‘Horror in the High Desert (2021)’ is a pseudo-documentary style, found footage mystery horror that revolves around the disappearance of a man named Gary Hinge. The story, based in Nevada, eagerly employs the use of the state’s ominous and creepy reputation for conspiracies; and crossbreeds it with its menacing geographical attributes. This sinister concoction sets the perfect scene for some exceptionally unnerving storytelling.
The movie has a fairly slow start wherein it primarily focuses on character introduction and development, in order to captivate the audience’s interest and get them emotionally invested in its world. Once the plot does that, it extends its horror roots and starts to build a mystery around the missing person case by introducing violently disturbing themes and ideas. As the story progresses, the audience is encouraged to wonder exactly where the thread of the case leads to. The build up is nicely done, and the pay off in the end though arguably a bit cliched and predictable, manages to still be suitably eerie and bone-chilling.

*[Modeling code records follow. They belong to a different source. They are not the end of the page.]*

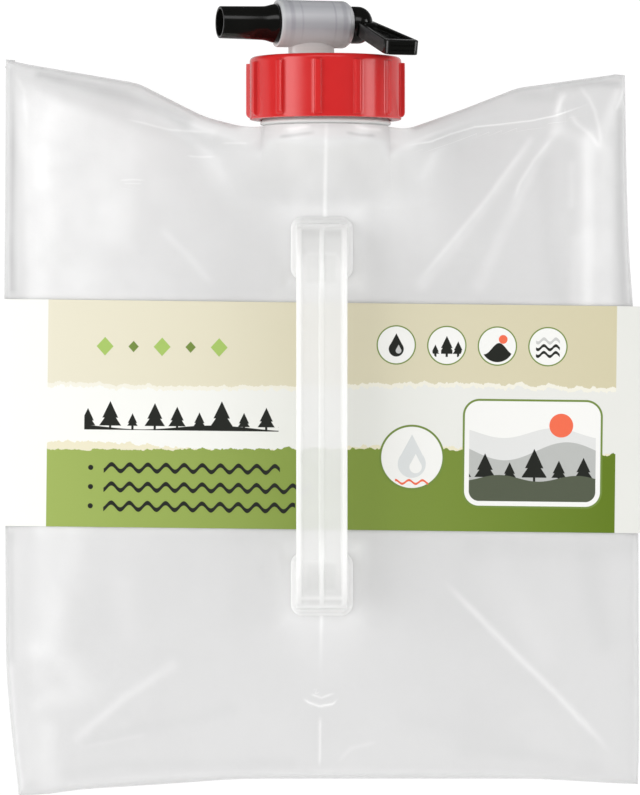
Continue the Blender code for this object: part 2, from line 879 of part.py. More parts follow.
def make_sleeve(where):
    left, right = sleeve_sides()
    flat_left = left + SLEEVE_FOLD_DEPTH + GAP
    flat_right = right - SLEEVE_FOLD_DEPTH - GAP
    size = (flat_right - flat_left, SLEEVE_HEIGHT, PAPER)
    middle = (flat_left + flat_right) / 2
    pieces = [
        block("sleeve_front", size, (middle, 0, SLEEVE_FRONT_Z + PAPER / 2), where),
        block("sleeve_rear", size, (middle, 0, PAPER / 2), where),
    ]
    for name, outer, inward in (("sleeve_left_fold", left, 1), ("sleeve_right_fold", right, -1)):
        outline = fold_path(outer, inward, 0) + fold_path(outer, inward, PAPER)[::-1]
        fold = prism(name, outline, SLEEVE_HEIGHT, where)
        fold.rotation_euler = (math.pi / 2, 0, 0)
        pieces.append(fold)
    for piece in pieces:
        piece.rotation_euler.z += math.radians(SLEEVE_TURN_DEG)
    return pieces


def main():
    clear_scene()
    parts = collection("water_carrier")
    cutters = collection("cutters")
    frame = guide(
        "tap_frame", (0, BARREL_Y, NECK_Z), (0, math.radians(TAP_TURN_DEG), 0), cutters
    )
    film = material("film", (0.90, 0.91, 0.91), 0.3, 0.45)
    finishes = {
        "bag_front_wall": film,
        "bag_rear_wall": material("film_rear", (0.88, 0.89, 0.89), 0.3, 0.45),
        "bag_gusset": material("film_side", (0.86, 0.87, 0.88), 0.3, 0.45),
        "neck": material("neck_plastic", (0.86, 0.86, 0.84), 0.35, 0.7),
        "cap_ring": material("red_plastic", (0.67, 0.03, 0.03), 0.35),
        "cap_gasket": material("gasket_foam", (0.85, 0.85, 0.82), 0.7),
        "tap_body": material("clear_plastic", (0.60, 0.59, 0.60), 0.3, 0.8),
        "valve_spindle": material("black_plastic", (0.012, 0.012, 0.012), 0.3),
        "lever": material("lever_plastic", (0.015, 0.015, 0.014), 0.3),
        "o_ring_lever_side": material("o_ring_rubber", (0.02, 0.02, 0.02), 0.6),
        "o_ring_spout_side": material("o_ring_rubber_2", (0.02, 0.02, 0.02), 0.6),
        "handle_pad_upper": material("pad_plastic", (0.88, 0.89, 0.89), 0.35, 0.75),
        "handle_pad_lower": material("pad_plastic_2", (0.88, 0.89, 0.89), 0.35, 0.75),
        "handle_strap": material("strap_plastic", (0.86, 0.87, 0.87), 0.35, 0.75),
        "sleeve_front": material("printed_paper", (0.82, 0.82, 0.76), 0.55),
        "sleeve_rear": material("paper_rear", (0.85, 0.85, 0.82), 0.6),
        "sleeve_left_fold": material("paper_left", (0.85, 0.85, 0.80), 0.6),
        "sleeve_right_fold": material("paper_right", (0.85, 0.85, 0.80), 0.6),
    }
    made = [
        make_front_wall(parts),
        make_rear_wall(parts),
        make_gusset(parts),
        make_neck(parts, cutters),
        make_cap_ring(parts, cutters),
        make_gasket(parts),
        make_tap_body(parts, cutters, frame),
        make_spindle(parts, cutters, frame),
        make_lever(parts, cutters, frame),
        make_pad("handle_pad_upper", 1, parts),
        make_pad("handle_pad_lower", -1, parts),
        make_strap(parts),
        *make_sleeve(parts),
    ]
    for name, x in zip(("o_ring_lever_side", "o_ring_spout_side"), o_ring_places()):
        made.append(make_o_ring(name, x, parts, frame))
    for obj in made:
        obj.data.materials.clear()
        obj.data.materials.append(finishes[obj.name])
    bpy.context.view_layer.update()


main()
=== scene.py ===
"""The looks of the collapsible water carrier: film bag, handle, sleeve, neck, cap and lever tap.

Metres, in the model's frame: +X to the right and +Y towards the tap as one looks at the handle, and
+Z up from the floor that the carrier lies on.
"""

import json
import math

import bmesh
import bpy
import numpy as np
from mathutils import Matrix, Vector


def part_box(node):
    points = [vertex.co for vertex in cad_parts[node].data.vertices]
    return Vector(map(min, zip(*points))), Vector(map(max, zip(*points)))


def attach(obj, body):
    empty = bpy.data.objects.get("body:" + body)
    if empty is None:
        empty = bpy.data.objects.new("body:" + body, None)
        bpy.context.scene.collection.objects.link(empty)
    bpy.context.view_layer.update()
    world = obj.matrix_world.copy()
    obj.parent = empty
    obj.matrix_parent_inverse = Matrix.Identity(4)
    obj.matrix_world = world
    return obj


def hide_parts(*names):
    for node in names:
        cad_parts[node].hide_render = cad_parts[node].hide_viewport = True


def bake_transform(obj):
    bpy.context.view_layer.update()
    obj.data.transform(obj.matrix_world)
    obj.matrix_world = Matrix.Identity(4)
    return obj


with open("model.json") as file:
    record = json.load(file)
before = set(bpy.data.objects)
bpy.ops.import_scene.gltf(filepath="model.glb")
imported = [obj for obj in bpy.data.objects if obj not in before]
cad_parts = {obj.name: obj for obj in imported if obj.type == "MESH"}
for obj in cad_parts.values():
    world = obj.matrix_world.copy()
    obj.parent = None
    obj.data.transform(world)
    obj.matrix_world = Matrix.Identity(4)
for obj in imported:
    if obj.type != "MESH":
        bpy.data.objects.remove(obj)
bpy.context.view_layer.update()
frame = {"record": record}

MM = 0.001
TO_MM = 1000.0

# Places read from the model
JOINTS = {joint["name"]: joint for joint in frame["record"]["behaviour"]["joints"]}
CAP_FOOT = Vector(JOINTS["cap_unscrew"]["pos_m"])
TAP_CENTRE = Vector(JOINTS["tap_swivel"]["pos_m"])
LEVER_AXIS = Vector(JOINTS["lever_turn"]["axis"])
REAR_LOW, REAR_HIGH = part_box("bag_rear_wall")
STRAP_LOW, STRAP_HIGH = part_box("handle_strap")
SLEEVE_LOW, SLEEVE_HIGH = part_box("sleeve_front")
CAP_LOW, CAP_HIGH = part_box("cap_ring")
NECK_LOW, NECK_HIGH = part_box("neck")

# Tools for meshes


def put(name, verts, faces):
    mesh = bpy.data.meshes.new(name)
    mesh.from_pydata([tuple(v) for v in verts], [], faces)
    mesh.update()
    obj = bpy.data.objects.new(name, mesh)
    bpy.context.scene.collection.objects.link(obj)
    return obj


def solid(name, verts, faces):
    """A closed piece, with its faces turned outward."""
    obj = put(name, verts, faces)
    bm = bmesh.new()
    bm.from_mesh(obj.data)
    bmesh.ops.recalc_face_normals(bm, faces=bm.faces)
    bm.to_mesh(obj.data)
    bm.free()
    return obj


def tube(rings, steps, closed=False):
    """Faces between rings of vertices, steps to a ring; closed joins the last to the first."""
    faces = []
    for i in range(rings if closed else rings - 1):
        low, high = i * steps, (i + 1) % rings * steps
        for k in range(steps):
            n = (k + 1) % steps
            faces.append((low + k, low + n, high + n, high + k))
    return faces


def smooth(obj, angle=35):
    obj.data.shade_smooth()
    obj.data.set_sharp_from_angle(angle=math.radians(angle))


def apply_modifiers(obj):
    graph = bpy.context.evaluated_depsgraph_get()
    mesh = bpy.data.meshes.new_from_object(obj.evaluated_get(graph))
    obj.modifiers.clear()
    obj.data = mesh


def thicken(obj, thickness):
    shell = obj.modifiers.new("shell", "SOLIDIFY")
    shell.thickness = thickness
    shell.offset = -1.0
    apply_modifiers(obj)


def combine(obj, other, operation):
    boolean = obj.modifiers.new(other.name, "BOOLEAN")
    boolean.operation = operation
    boolean.object = other
    boolean.solver = "EXACT"
    apply_modifiers(obj)
    bpy.data.objects.remove(other, do_unlink=True)


def rounded(points, radii, steps=4, closed=True):
    """A profile whose corners are rounded: radii is one radius, or one for each corner."""
    count = len(points)
    if not hasattr(radii, "__len__"):
        radii = [radii] * count
    made = []
    for i, (point, radius) in enumerate(zip(points, radii)):
        here = Vector(point)
        if radius <= 0 or (not closed and i in (0, count - 1)):
            made.append(tuple(here))
            continue
        back = Vector(points[i - 1]) - here
        ahead = Vector(points[(i + 1) % count]) - here
        reach = min(radius, 0.49 * back.length, 0.49 * ahead.length)
        start = here + back.normalized() * reach
        end = here + ahead.normalized() * reach
        for k in range(steps + 1):
            t = k / steps
            made.append(tuple(start * (1 - t) ** 2 + here * 2 * t * (1 - t) + end * t * t))
    return made


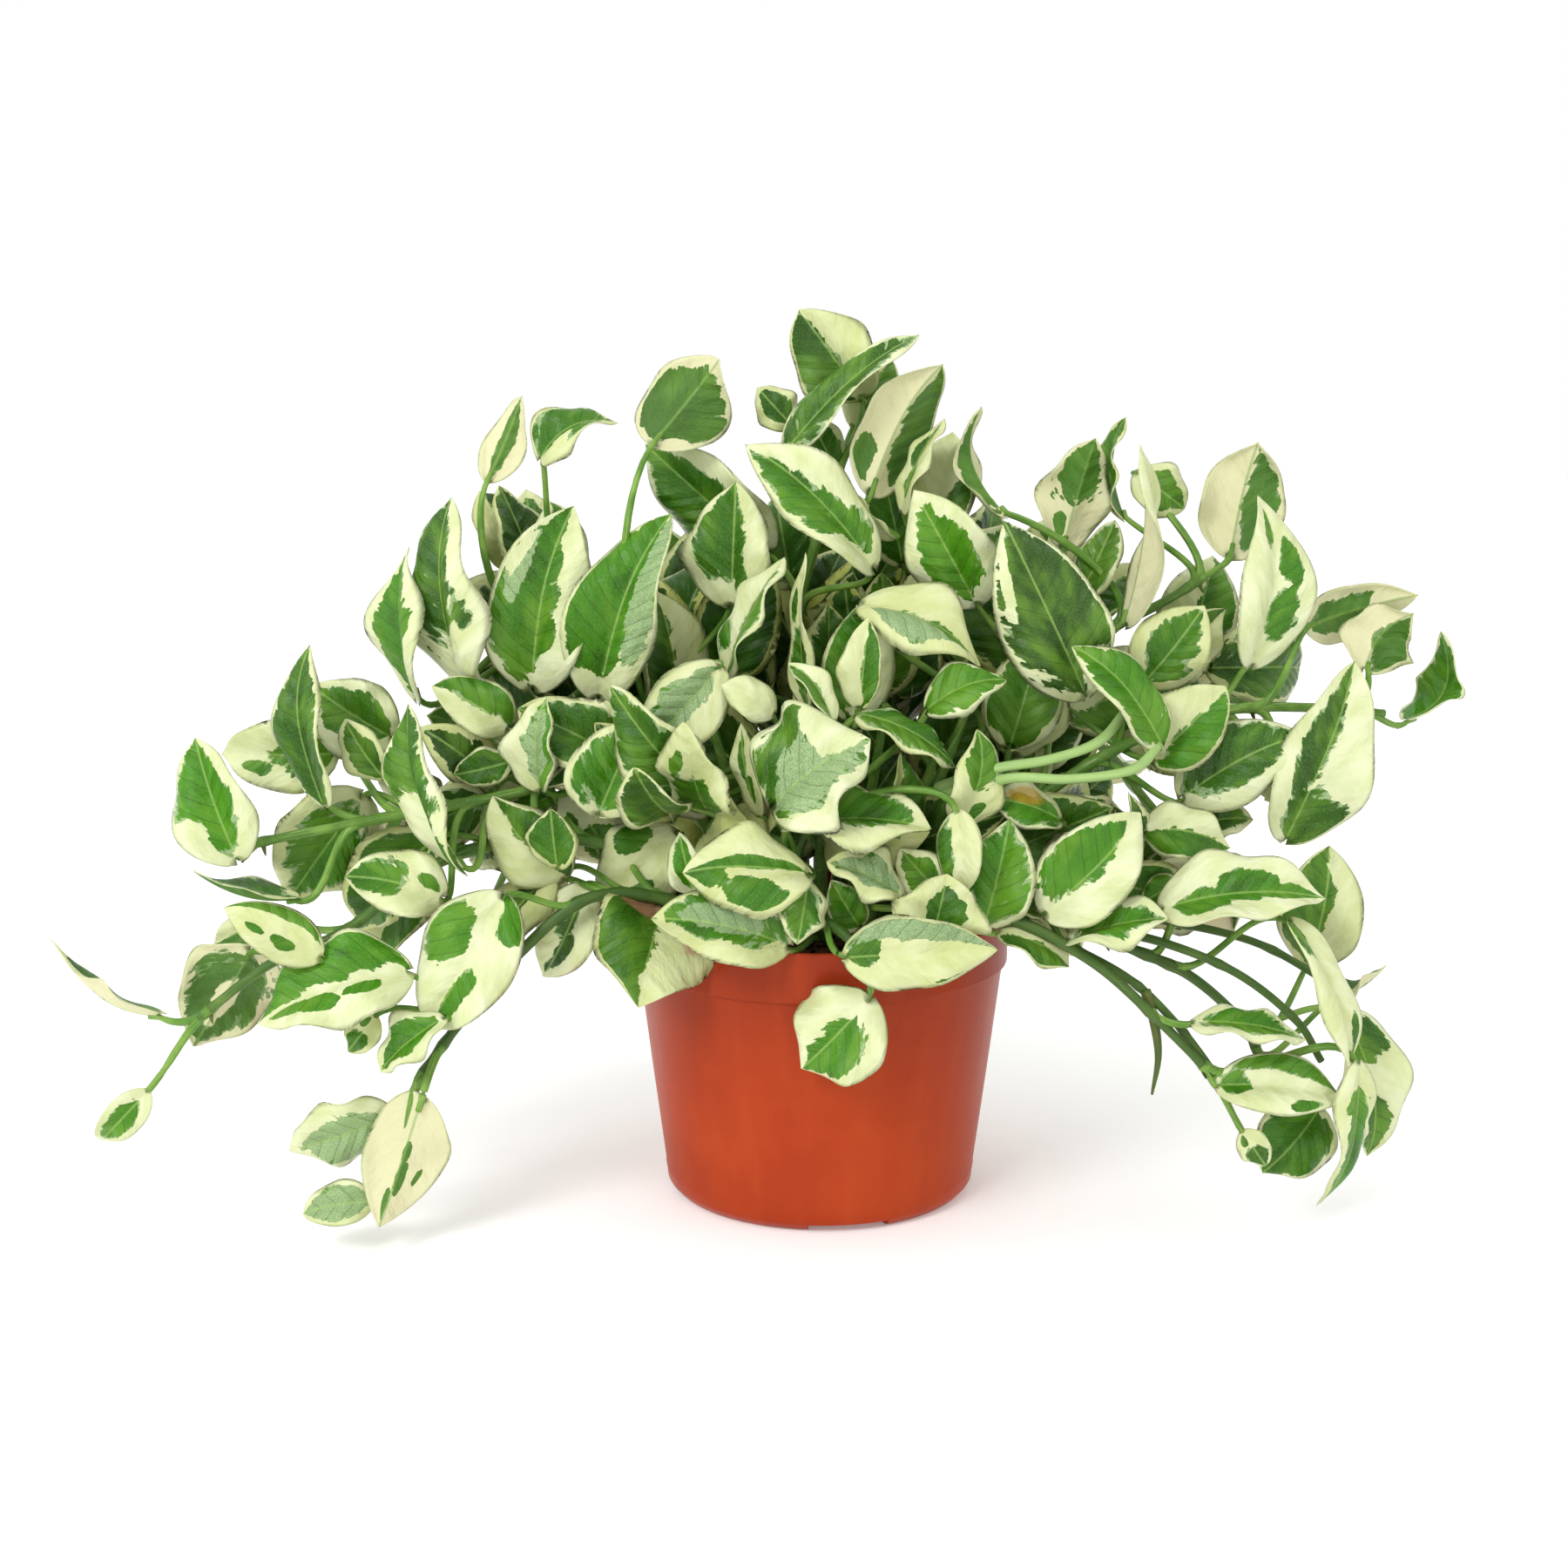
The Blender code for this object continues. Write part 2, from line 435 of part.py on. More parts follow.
# Soil: a plug that fills the pot to a little below the rim, with a lumpy top.
soil_foot = WALL_FOOT_RADIUS - WALL - 0.003 - 2 * GAP
soil_rim = WALL_TOP_RADIUS - WALL - 2 * GAP
soil_profile = [(0, floor_top + GAP), (soil_foot - 0.001, floor_top + GAP),
                (soil_foot - 0.001 + 0.003, floor_top + 0.004), (soil_rim, band_foot),
                (soil_rim, SOIL_TOP - 0.0012)]
soil_profile += [(soil_rim * share, SOIL_TOP) for share in (0.93, 0.72, 0.46, 0.2)] + [(0, SOIL_TOP)]
soil = turned("soil", soil_profile, 24, peat)
for vertex in soil.data.vertices:
    if vertex.co.z >= SOIL_TOP - 0.0001:
        x, y = vertex.co.x / CM, vertex.co.y / CM
        vertex.co.z += SOIL_BUMP * (math.sin(1.7 * x + 0.6) * math.cos(1.3 * y) - 1)

# Leaves, then each stem joined with the stalks of its leaves.
leaf_rows = [(s, np.array(b, float), np.array(e, float), facing(f), w, fold, arch)
             for s, b, e, f, w, fold, arch in LEAVES]
for stem, count in BACK_STEMS.items():
    leaf_rows += back_leaves(stem, count)

stalks = {name: [] for name in STEMS}
routes = {name: smooth_route(points, 3) * CM for name, points in STEMS.items()}
for number, (stem, base, tip, face, width, fold, arch) in enumerate(leaf_rows, 1):
    base, tip = base * CM, tip * CM
    blade = leaf_solid(base, tip, face, width * CM, math.radians(fold), arch, LEAF_ROWS)
    add_object(f"leaf_{number:02d}", *blade, leaf_green)
    mid, tangent, normal, side = leaf_frame(base, tip, face, arch, [0.0])
    points = stalk_points(routes[stem], base, tangent[0], normal[0], STALK_GAP, 4)
    stalks[stem].append(tube(points, [STALK_RADIUS] * len(points), 5))

for stem, base, tip, letters, width, fold, arch in SMALL_LEAVES:
    base, tip, face = np.array(base) * CM, np.array(tip) * CM, facing(letters)
    stalks[stem].append(leaf_solid(base, tip, face, width * CM, math.radians(fold), arch,
                                   SMALL_LEAF_ROWS))
    mid, tangent, normal, side = leaf_frame(base, tip, face, arch, [0.0, SMALL_HOLD])
    held = mid[1] - 0.5 * LEAF_THICKNESS * normal[1]
    points = stalk_points(routes[stem], held, tangent[0], normal[0], 0.0, 3)
    stalks[stem].append(tube(points, [STALK_RADIUS] * len(points), 4))

for name, route in routes.items():
    radii = np.linspace(STEM_RADIUS, STEM_END_RADIUS, len(route))
    joined(f"stem_{name}", [tube(route, radii, 6)] + stalks[name], stem_green)
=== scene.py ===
"""Looks of a small-leaved variegated pothos in a terracotta-coloured nursery pot.

The tables of stems and leaves are in centimetres in the plant's own frame: the middle of
the pot's base is the origin, +Z is up and -Y is the side that is seen first.
"""
import math

import bpy
import numpy as np
from mathutils.bvhtree import BVHTree
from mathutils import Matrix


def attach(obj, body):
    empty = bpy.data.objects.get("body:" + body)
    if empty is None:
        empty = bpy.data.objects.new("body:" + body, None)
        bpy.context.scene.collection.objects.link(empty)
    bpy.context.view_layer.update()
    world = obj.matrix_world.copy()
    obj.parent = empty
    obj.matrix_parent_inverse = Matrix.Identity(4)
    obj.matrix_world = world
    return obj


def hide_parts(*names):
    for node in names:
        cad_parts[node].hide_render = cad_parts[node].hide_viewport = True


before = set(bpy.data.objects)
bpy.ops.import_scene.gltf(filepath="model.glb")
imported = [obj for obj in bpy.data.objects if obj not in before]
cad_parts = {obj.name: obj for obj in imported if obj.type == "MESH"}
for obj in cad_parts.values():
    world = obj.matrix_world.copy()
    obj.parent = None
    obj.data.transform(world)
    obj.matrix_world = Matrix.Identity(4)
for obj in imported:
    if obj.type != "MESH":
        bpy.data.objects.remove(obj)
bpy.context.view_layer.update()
CM = 0.01


# ---------------------------------------------------------------------------------------
# Pot: one thin injection-moulded shell of terracotta-coloured plastic.  It has a proud
# band under the rim, a foot ring with four slots, and drain holes in a raised channel.
POT_SIDES = 144
RIM_RADIUS, RIM_TOP, RIM_BAND, BAND_STEP = 0.0775, 0.117, 0.0206, 0.0018
WALL_TOP_RADIUS, WALL_FOOT_RADIUS, FOOT_RADIUS = 0.0755, 0.0640, 0.0605
WALL, FOOT_BEVEL, FOOT_RING, CHANNEL_HEIGHT = 0.0014, 0.0040, 0.0065, 0.0035
BASE_DISC_RADIUS, SLOTS, SLOT_TURN, SLOT_WIDTH, SLOT_HEIGHT = 0.0200, 4, -80, 0.030, 0.0022
DRAIN_HOLES, DRAIN_RADIUS, DRAIN_SIDES, DRILL_ENDS = 8, 0.0035, 20, (0.0010, 0.0080)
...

This indie’s approach to horror heavily relies on long stretches of intimidating emptiness, and it seeks to incite a sense of crippling dread into the audience. Though this is certainly well done, the horror part of the story ends up being vastly overshadowed by its documentary elements. Consisting of interviews by Gary’s sister, Beverly; his roommate, Simon; a hired Private Investigator Bill and a reporter named Roberts— the writing and consequent execution of it in this film is incredibly well done. The steady flow of the plot manages to keep the viewers engaged and informed; while simultaneously working towards incorporating horror aspects into the plot. The story manages to achieve this without once breaking the illusion of realism. But let’s talk about exactly how real that illusion truly is. SPOILERS AHEAD.
Is Horror in The High Desert Based on a True Story?
‘The Horror in the High Desert (2021)’ is partially based on a true story. At first glance, there is nothing preventing the film from being outright misidentified as an actual documentary, but even after you find out of it’s fictionality the story still feels genuine and authentic enough to keep you wondering. For good reason too. The basic storyline of the film is actually inspired by the real life disappearance of a man named Kenny Veach.
Much like ‘Horror in the High Desert (2021)’s Gary, Kenny too was a hiking enthusiast from Nevada who liked to take long excursions out into the wild desert. Though his story goes a bit differently than Gary’s. Instead of an eldritch cabin in the middle of empty, lonely nowhere, Kenny’s story starts with him coming across a similarly eldritch cave in the Mojave Desert. The cave allegedly had a perfect M shaped entrance, and a petrifying aura to it. On his first encounter with the cave Kenny’s so creeped out by it that he finds himself leaving its vicinity at once.
Later, he recounts this incident in the comment section of some YouTube video. The comment inevitably ends up gaining traction as well as the interest of numerous people. Encouraged and goaded by these comments on his YouTube channel, Kenny Veach sets out on a hike in the desert once again with the intention of finding this cave, so that he could document it for his viewers. Though Kenny fails on the first try, he tries again. This time, however, he never makes it back. A volunteer based search party eventually finds his cell phone, but no leads are obtained from it and so the case inevitably goes cold. In the real world, Kenny Veach’s story never got an ending act, and instead turned into an urban legend.
Was Gary/ Kenny Ever Found?
In the film, we are given endearing insights and anecdotes about Gary by his sister and his roommate— within the first 10 minutes the narrative successfully paints Gary as someone fascinating, that you as an outsider simply must be interested in finding out more about. The audience’s relatability and concern for Gary is directly related to ensuring their ultimate interest, by the time that the climax of the movie rolls around. The first person perspective Gary’s hand held camera provides, plays well into the realism aspect that the found footage technique often specializes in. Shaky camera work, burnt and blurry infrared footage, and an excellent use of creepy background sounds all conglomerate into a terrifying climax that manages to send a chill down the audience’s spine. In the end Gary’s corpse— save for his mutilated camera clutching hand— is never found, neither is the strange cabin in the wild or the killer.
In the case of real world Kenny Veach, much of the same is true. Kenny’s body was never found, and the mystery of what happened to him still persists to this day. There are many conspiracy theories and speculations still surrounding his disappearance, but in the end no closure is to be found.
The movie ultimately does a great job of making people believe in its authenticity and builds well upon its pseudo-documentary genre. The storytelling incorporates many true crime concepts and motifs and in doing so ensures the audience’s attention is held by the plot. As it opts for a more mundane and ordinary source of fear and horror, it cements its place in the reality that it drew inspiration from in the first place. The resolution found is equal parts conclusive and satisfyingly frightening.